Earlier today I absentmindedly combined two headlines as I read them, creating the phrase ‘Dragon Age 76,’ and I can’t stop thinking about it. I’m doing it with everything: Metro 76. Stalker 76. Far Cry 76. Dark Souls 76. Borderlands 76. Resident Evil 76. Grand Theft Auto 76. Farming Simulator 76. I would play each and every one of those games. Whether or not you played or liked Fallout 76, what series would you like to see get the multiplayer survival treatment? There has to be one that would actually be really great, right?

THE LOWS 

Samuel Roberts: Crackdown returns

It’s a bit disappointing to see Crackdown 3 arrive after so much time and be just okay. Maybe open world games moved on a lot faster than I thought they did? Back in 2007, Crackdown was the king of them all, in the early days of the Xbox 360 when roaming around an open world with a pal was a new thing. Now, it seems like the industry has left it behind a little bit. 

The Activision Blizzard layoff news was my true low of the week—I hope everyone affected by that news lands on their feet. 

Tom Senior: Overload

‘Ahhh there are too many games’ is a good problem to have, but a problem nonetheless. I don’t know what twist of fate led to so many publishers releasing games during this month, and this unimportant week in particular. Here we are, stuck between a brilliant battle royale game, a fantastic remake of Resident Evil 2, a beautiful new Metro game, and BioWare’s massive jetpack game. Apex Legends will probably emerge the winner when the dust settles, but Metro will be there when I do my end-of-year mop up and catch up with games I missed. 

Fraser Brown: Eat the rich

Activision celebrated big profits this week while also laying off hundreds of people. Even in an industry where employees are often treated very poorly, the grotesque display of greed seemed shocking and cruel. So much money is being doled out, and it’s all going to entirely the wrong people. It’s exhausting, and unimaginably more so for those affected. 

There’s a lot of appropriately righteous anger over it at the moment, but I worry it will fizzle out and it will just be yet another shitty thing a publisher did that we vaguely remember. But there’s also been so much shittiness lately, with Riot, Rockstar and others, that maybe all this anger will swell up into a wave and knock everything down. OK, I might be getting carried away (I’m definitely not). 

Bo Moore: Sorry I touched your stuff

My low also comes from Apex Legends this week. I was squadded up with someone who seemed to really know what they were doing. He had the player stats of an already seasoned Apex Predator, and carried us through our first firefight. Things went south, however, when he went down in our next skirmish, though I and our third teammate were able to survive and eliminate the enemy squad. My teammate grabbed his beacon, so as I was looting the enemy bodies, I apparently also started rifling through his deathbox, swapping out my crappy Mozambique for his Peacekeeper shotgun. “DON’T TOUCH MY FUCKING STUFF YOU FUCKING <gendered slur>!!” he screamed into his mic. “PUT IT BACK YOU <slur>!!!” 

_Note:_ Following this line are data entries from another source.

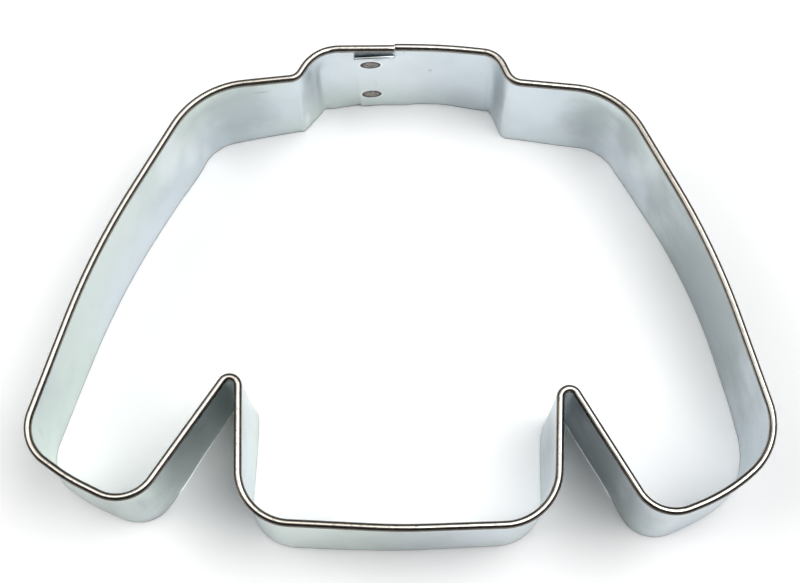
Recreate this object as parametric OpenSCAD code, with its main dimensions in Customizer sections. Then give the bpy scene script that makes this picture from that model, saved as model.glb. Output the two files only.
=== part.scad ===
// Sweater-shaped cookie cutter: one tinplate strip, bent on edge to the outline,
// rolled outwards to a bead along its top and lapped at the back of the collar.
// The places below are on the inner face of the wall, which is the line the dough is cut on:
// x from the middle line, left and right as seen from above, and h above the hem line.

/* [Strip] */
// Depth of the strip, from the cutting edge to the top of the bead
strip_depth = 22.2; // [16:0.1:32]
// Thickness of the tinplate
sheet = 0.3; // [0.2:0.02:0.4]
// Outside diameter of the bead
bead_d = 1.25; // [1.1:0.05:1.6]
// Gap left under the bead, between its rolled end and the wall
bead_gap = 0.1; // [0.05:0.05:0.3]

/* [Collar] */
// Left end of the collar, from the middle line
collar_left_x = 13.5; // [11:0.1:16]
// Height of the left end of the collar
collar_left_h = 78.6; // [76.5:0.1:80]
// Bend radius at the left end of the collar
collar_left_r = 6; // [2:0.1:6.5]
// Place of the slight bend right of the lap
collar_mid_x = 8; // [7:0.1:9.5]
// Height of the slight bend
collar_mid_h = 78.7; // [78:0.1:80]
// Bend radius of the slight bend
collar_mid_r = 60; // [20:1:80]
// Right end of the collar, from the middle line
collar_right_x = 15.7; // [14:0.1:18]
// Height of the right end of the collar
collar_right_h = 77.8; // [76.5:0.1:79]
// Bend radius at the right end of the collar
collar_right_r = 3.3; // [2:0.1:4.5]

/* [Neck] */
// How far the neck stands outside the collar's left end
neck_left_out = 3; // [1.5:0.1:4.5]
// Height of the left neck bend
neck_left_h = 73.4; // [72:0.1:74]
// Radius of the left neck bend
neck_left_r = 2.8; // [2:0.1:4]
// How far the neck stands outside the collar's right end
neck_right_out = 2.3; // [1.5:0.1:4.5]
// Height of the right neck bend
neck_right_h = 72.6; // [71.5:0.1:73.5]
// Radius of the right neck bend
neck_right_r = 3.4; // [2:0.1:4]

/* [Left sleeve] */
// Shoulder corner, from the middle line
shoulder_left_x = 32.8; // [30:0.1:36]
// Height of the shoulder corner
shoulder_left_h = 71.6; // [69:0.1:72.5]
// Radius of the shoulder
shoulder_left_r = 14; // [4:0.1:18]
// Elbow, the middle of the sleeve's gentle bow
elbow_left_x = 48; // [45:0.1:50]
// Height of the elbow
elbow_left_h = 43.6; // [38:0.1:48]
// Radius of the sleeve's bow
elbow_left_r = 120; // [40:1:140]
// Outer end of the cuff, from the middle line
cuff_left_x = 57.5; // [55:0.1:62]
// Height of the outer end of the cuff
cuff_left_h = 13; // [11:0.1:16]
// Radius at the outer end of the cuff
cuff_left_r = 6.2; // [3:0.1:7.5]
// Slight bend in the cuff, from its outer end towards the middle
cuff_mid_left_in = 7.3; // [6.5:0.1:9]
// How far below the outer end the slight bend lies
cuff_mid_left_drop = 5.3; // [4.5:0.1:6]
// Radius of the slight bend in the cuff
cuff_mid_left_r = 30; // [10:1:50]
// Inner end of the cuff, from its outer end towards the middle
heel_left_in = 16.5; // [15:0.1:19]
// How far below the outer end the inner end lies
heel_left_drop = 9.8; // [8.5:0.1:11]
// Radius at the inner end of the cuff
heel_left_r = 5.6; // [3:0.1:6.5]

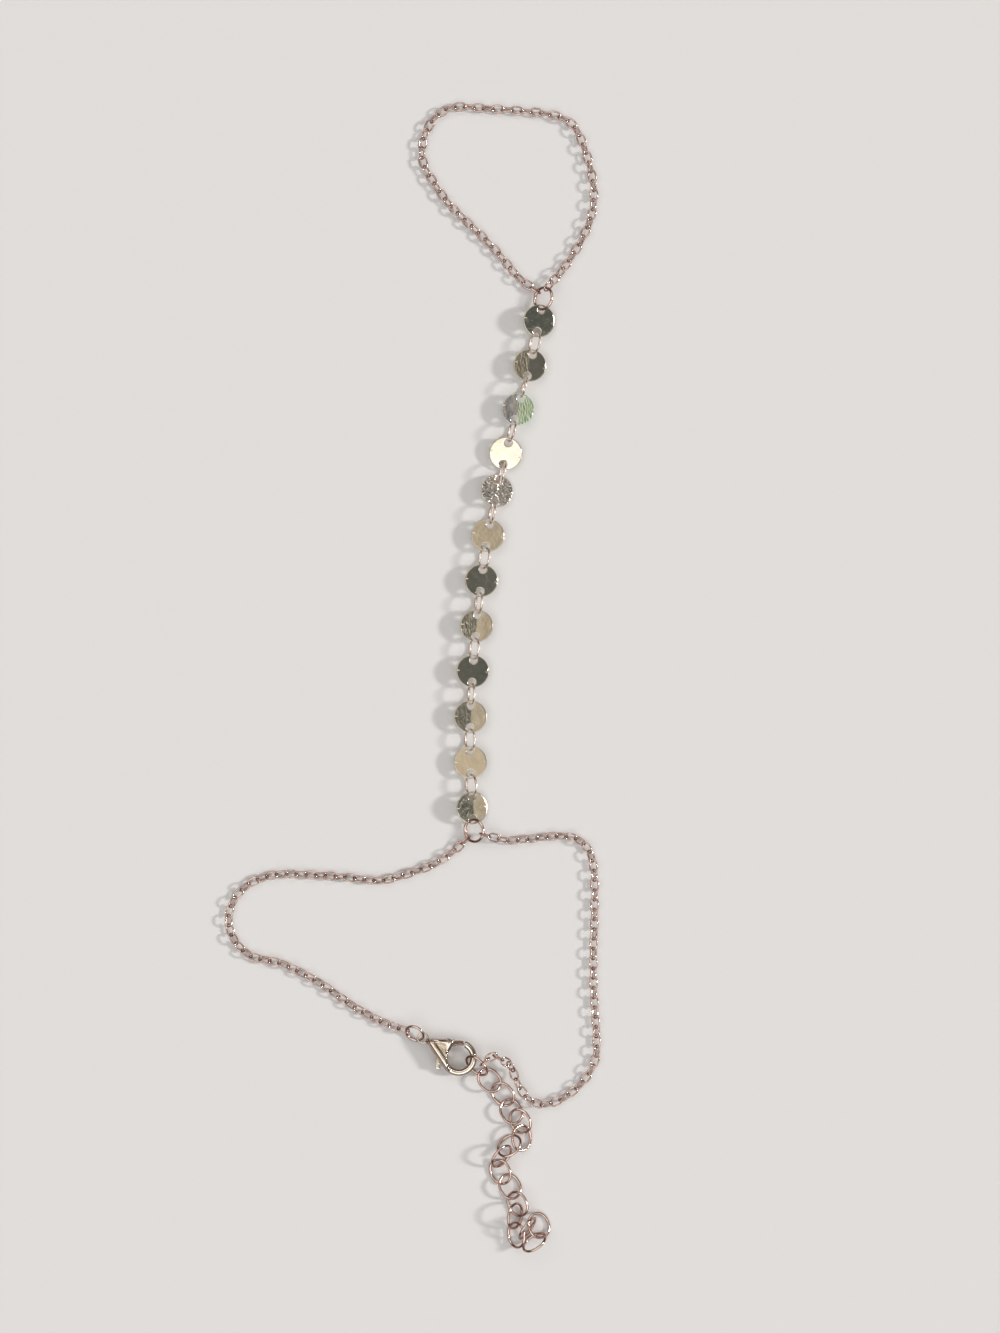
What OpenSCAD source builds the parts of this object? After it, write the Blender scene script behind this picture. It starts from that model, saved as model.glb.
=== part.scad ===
// Hand chain bracelet, lying as it rests on a table.
// A fine oval-link chain makes the finger loop. A line of small discs on jump rings runs
// down the back of the hand to a second jump ring, where the wrist chain begins on both
// sides. The wrist chain closes with a lobster clasp on a chain of larger links.
// Millimetres, Z up from the table, Y along the disc line.

/* [Discs] */
// Number of discs in the line
disc_count = 12; // [8:1:12]
// Diameter of a disc
disc_d = 5.1; // [4.8:0.1:5.6]
// Thickness of a disc
disc_t = 0.25; // [0.2:0.05:0.3]
// Diameter of the two holes in a disc
hole_d = 1.2; // [1.15:0.05:1.4]
// Metal between a hole and the rim
hole_edge = 0.2; // [0.15:0.05:0.35]

/* [Jump rings] */
// Outer diameter of a ring between two discs
disc_ring_d = 3.6; // [3.4:0.1:4]
// Wire of a ring between two discs
disc_ring_wire = 0.4; // [0.3:0.05:0.45]
// Outer diameter of the rings at both ends of the disc line
end_ring_d = 3.9; // [3.7:0.1:4.2]
// Wire of the rings at both ends of the disc line
end_ring_wire = 0.45; // [0.35:0.05:0.5]
// Outer diameter of the ring that carries the clasp
clasp_ring_d = 3.3; // [3.1:0.1:3.6]
// Wire of the ring that carries the clasp
clasp_ring_wire = 0.42; // [0.34:0.04:0.46]

/* [Fine chain] */
// Length of a fine link
fine_l = 2.2; // [2.1:0.05:2.4]
// Width of a fine link
fine_w = 1.45; // [1.4:0.05:1.6]
// Wire of a fine link
fine_wire = 0.25; // [0.22:0.01:0.27]

/* [Extender chain] */
// Number of extender links
extender_count = 16; // [12:1:16]
// Length of an extender link
extender_l = 4.4; // [4.2:0.1:4.7]
// Width of an extender link
extender_w = 3.75; // [3.6:0.05:3.9]
// Wire of an extender link
extender_wire = 0.5; // [0.4:0.05:0.55]

/* [Clasp] */
// Radius of the round opening in the claw
claw_opening_r = 1.8; // [1.7:0.05:1.9]
// Width of the claw seen from above
claw_w = 1.05; // [0.9:0.05:1.15]
// Thickness of the claw
claw_t = 1.1; // [0.9:0.05:1.2]
// Thickness of the clasp's back, over both cheeks
back_t = 2.1; // [1.9:0.1:2.2]
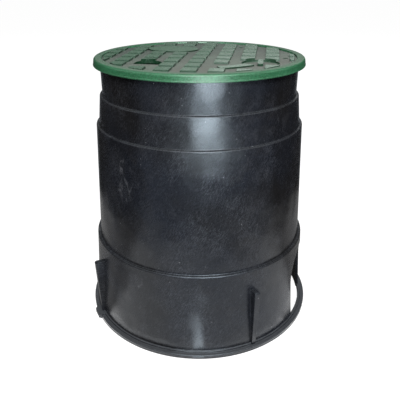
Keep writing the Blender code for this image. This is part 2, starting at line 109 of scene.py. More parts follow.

Stunned, all I could answer was a confused, “The fuck?” 

“FUCK YOU!!” he screamed, before leaving the match entirely.

First of all, I didn’t even realize I was taking his stuff, but even so, there’s no rule against taking your downed teammate’s gear. If anything, upgrading to his superior gear would have given me a better chance to survive long enough to spawn him back into the game, at which point I would have gladly returned his precious Peacekeeper—if only he had asked nicely. Apex Legends is a game that requires teamwork, cooperation, and healthy communication (thanks in great deal to it’s fantastic ping system). Berating your teammates for looting a body is hardly the best way to win.

Tyler Wilde: Early access taxes

Back in 2017, I noted that ‘launch day’ was no longer launch day. The idea that you could play a game in beta by buying an expensive package, usually with ‘founder’ somewhere in the name, was borrowed by big publishers. They began offering early access to their games with pricy special editions, first by a few days, then a week, moving ‘launch day’ up depending on how much you spent. That trend morphed again. Now, EA doesn’t want you to buy its games at all, and instead prefers you subscribe to Origin Access Premier and pay a monthly rent. For that commitment, it’ll let you play Anthem today, a week before those who bought it.

Access Premier is $100 a year, which is a good deal if you plan to play more than one new EA game this year, and just this year. But if you decide you like Anthem, just as an example, and want to keep playing after a year but don’t care about EA’s other games, you’re stuck paying a subscription rather than simply owning the game. There’s a pressure to move on, then, not to waste your subscription playing one $60 game but to play all of them, to be an EA gamer. I don’t know exactly what this trend will mean long term, especially as experiments with cloud streaming advance, but it causes me intestinal discomfort. Games feel more ephemeral under this model, like they’re supposed to expire in a year, such that getting in a week early is vital—get all the time with Anthem you can before it’s onto the next thing! Play first so that others are left behind, so that you get the most value before the timer ticks down. It’s stressful.

Chris Livingston: Far Cry Too

New Dawn is the first post-apocalyptic Far Cry game, and it’s a shame Ubisoft didn’t really lean into it. I guess I’d love to see a return to some of the systems of Far Cry 2 one of these days, and the post-nuke landscape of New Dawn would have been a great opportunity. Far Cry 2 had a small, hand-held map you had to inspect in real-time, very few vehicles, and weapons that would jam, break, and sometimes explode. That all would have fit well in New Dawn, but while the weapons look improvised they’re just skinned that way, and they definitely never break or jam. The map is full-sized and the game pauses while you scroll through it. And there are vehicles everywhere despite an apparent war over fuel.

Feels like a missed opportunity to me, but on the plus side now that I’m done with New Dawn I guess I can just go play Far Cry 2 again. Malaria, here I come.